[BRIEF] From the entries below, copy every line where the string "this" appears.

[DATA SHOWN]

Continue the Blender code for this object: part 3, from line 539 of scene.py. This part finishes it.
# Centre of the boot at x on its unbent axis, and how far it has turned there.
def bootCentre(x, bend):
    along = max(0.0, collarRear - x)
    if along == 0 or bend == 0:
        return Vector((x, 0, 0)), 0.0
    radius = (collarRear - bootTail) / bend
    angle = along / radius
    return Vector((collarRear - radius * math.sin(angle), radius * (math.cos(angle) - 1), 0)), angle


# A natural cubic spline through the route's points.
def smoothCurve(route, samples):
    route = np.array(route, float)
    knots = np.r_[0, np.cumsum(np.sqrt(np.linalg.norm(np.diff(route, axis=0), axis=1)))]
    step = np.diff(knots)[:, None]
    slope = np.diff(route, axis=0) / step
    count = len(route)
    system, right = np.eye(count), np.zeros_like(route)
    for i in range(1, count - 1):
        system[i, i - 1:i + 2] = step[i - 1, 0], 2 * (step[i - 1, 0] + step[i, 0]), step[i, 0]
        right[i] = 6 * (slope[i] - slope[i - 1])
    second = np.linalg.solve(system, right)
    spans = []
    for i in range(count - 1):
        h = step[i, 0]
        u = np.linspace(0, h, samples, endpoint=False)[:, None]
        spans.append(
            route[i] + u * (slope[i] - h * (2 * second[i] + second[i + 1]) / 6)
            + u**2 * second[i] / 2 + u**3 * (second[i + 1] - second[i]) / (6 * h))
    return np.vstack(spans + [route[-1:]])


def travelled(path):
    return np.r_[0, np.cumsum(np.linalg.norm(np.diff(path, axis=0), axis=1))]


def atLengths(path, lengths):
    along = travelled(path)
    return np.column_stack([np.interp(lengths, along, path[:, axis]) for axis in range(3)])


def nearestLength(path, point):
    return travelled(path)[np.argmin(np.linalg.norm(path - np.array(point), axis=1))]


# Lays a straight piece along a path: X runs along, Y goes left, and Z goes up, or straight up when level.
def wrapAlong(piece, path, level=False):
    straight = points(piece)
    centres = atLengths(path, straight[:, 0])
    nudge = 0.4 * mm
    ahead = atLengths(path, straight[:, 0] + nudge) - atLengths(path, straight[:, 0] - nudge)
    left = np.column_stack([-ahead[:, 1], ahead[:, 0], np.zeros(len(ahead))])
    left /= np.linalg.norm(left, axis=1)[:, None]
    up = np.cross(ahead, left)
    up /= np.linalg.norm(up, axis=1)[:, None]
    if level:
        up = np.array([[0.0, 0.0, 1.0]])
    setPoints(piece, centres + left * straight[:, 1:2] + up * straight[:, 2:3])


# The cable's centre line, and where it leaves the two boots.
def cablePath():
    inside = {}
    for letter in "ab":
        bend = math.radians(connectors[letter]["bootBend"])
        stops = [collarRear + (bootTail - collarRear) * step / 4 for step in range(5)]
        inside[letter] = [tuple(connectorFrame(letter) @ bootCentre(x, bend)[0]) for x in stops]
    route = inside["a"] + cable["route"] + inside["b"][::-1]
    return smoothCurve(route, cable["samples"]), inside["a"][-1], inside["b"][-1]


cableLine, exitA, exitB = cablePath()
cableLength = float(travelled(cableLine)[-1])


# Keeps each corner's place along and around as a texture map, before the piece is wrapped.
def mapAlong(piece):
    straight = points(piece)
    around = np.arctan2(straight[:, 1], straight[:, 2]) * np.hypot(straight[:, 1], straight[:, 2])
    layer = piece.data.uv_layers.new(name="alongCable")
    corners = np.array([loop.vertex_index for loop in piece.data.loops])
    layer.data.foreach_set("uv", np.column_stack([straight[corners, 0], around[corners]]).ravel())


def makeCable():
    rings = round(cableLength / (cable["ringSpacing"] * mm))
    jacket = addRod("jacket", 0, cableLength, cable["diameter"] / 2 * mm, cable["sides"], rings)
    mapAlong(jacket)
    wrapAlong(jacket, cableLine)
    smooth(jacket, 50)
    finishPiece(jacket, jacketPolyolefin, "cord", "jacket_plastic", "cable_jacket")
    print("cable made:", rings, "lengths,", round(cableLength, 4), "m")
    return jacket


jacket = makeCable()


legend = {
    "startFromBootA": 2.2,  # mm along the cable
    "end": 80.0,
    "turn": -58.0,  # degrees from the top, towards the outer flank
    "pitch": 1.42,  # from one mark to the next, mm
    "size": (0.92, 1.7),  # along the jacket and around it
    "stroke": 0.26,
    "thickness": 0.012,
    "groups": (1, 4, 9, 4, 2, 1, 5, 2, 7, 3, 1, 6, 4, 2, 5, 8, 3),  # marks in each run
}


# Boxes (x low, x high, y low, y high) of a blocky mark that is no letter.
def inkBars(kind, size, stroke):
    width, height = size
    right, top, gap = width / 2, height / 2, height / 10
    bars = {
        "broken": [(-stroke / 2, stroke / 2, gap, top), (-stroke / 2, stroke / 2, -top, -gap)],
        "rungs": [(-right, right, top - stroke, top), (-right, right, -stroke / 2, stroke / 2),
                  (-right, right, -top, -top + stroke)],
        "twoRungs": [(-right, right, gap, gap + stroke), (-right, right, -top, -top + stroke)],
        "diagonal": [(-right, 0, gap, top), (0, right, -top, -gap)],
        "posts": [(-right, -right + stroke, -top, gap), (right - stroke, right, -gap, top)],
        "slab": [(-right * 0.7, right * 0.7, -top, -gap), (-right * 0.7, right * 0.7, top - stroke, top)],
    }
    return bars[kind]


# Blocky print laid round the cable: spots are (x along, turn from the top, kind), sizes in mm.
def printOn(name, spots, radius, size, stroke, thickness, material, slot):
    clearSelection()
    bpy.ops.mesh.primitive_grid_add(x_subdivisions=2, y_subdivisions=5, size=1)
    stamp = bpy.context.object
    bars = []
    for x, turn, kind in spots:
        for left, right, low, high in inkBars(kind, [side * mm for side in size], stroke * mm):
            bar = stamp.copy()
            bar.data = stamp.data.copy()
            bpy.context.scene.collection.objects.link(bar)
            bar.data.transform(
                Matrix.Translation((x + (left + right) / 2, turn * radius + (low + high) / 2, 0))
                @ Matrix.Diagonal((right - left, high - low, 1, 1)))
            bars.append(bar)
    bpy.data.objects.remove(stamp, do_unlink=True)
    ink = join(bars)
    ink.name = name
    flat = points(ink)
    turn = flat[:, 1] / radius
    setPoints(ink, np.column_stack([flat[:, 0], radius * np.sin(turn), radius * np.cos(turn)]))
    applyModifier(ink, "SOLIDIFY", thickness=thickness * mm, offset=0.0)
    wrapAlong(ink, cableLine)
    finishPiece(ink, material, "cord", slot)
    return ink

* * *

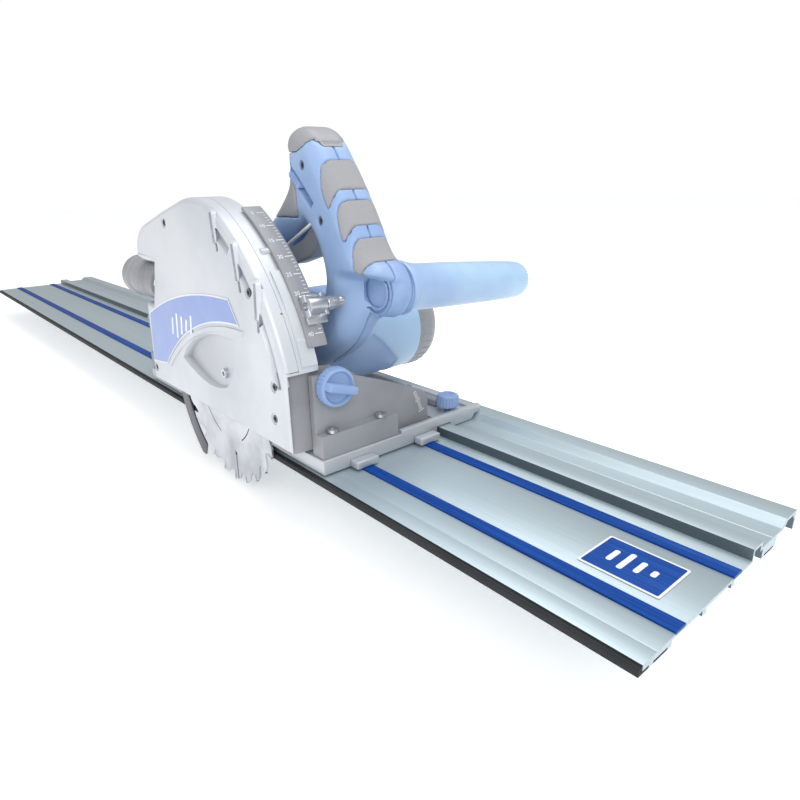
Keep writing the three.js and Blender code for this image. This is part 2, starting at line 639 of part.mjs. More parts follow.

[EXERCISE SOLUTION]
Continue the Blender code for this object: part 3, from line 539 of scene.py. This part finishes it.
Keep writing the three.js and Blender code for this image. This is part 2, starting at line 639 of part.mjs. More parts follow.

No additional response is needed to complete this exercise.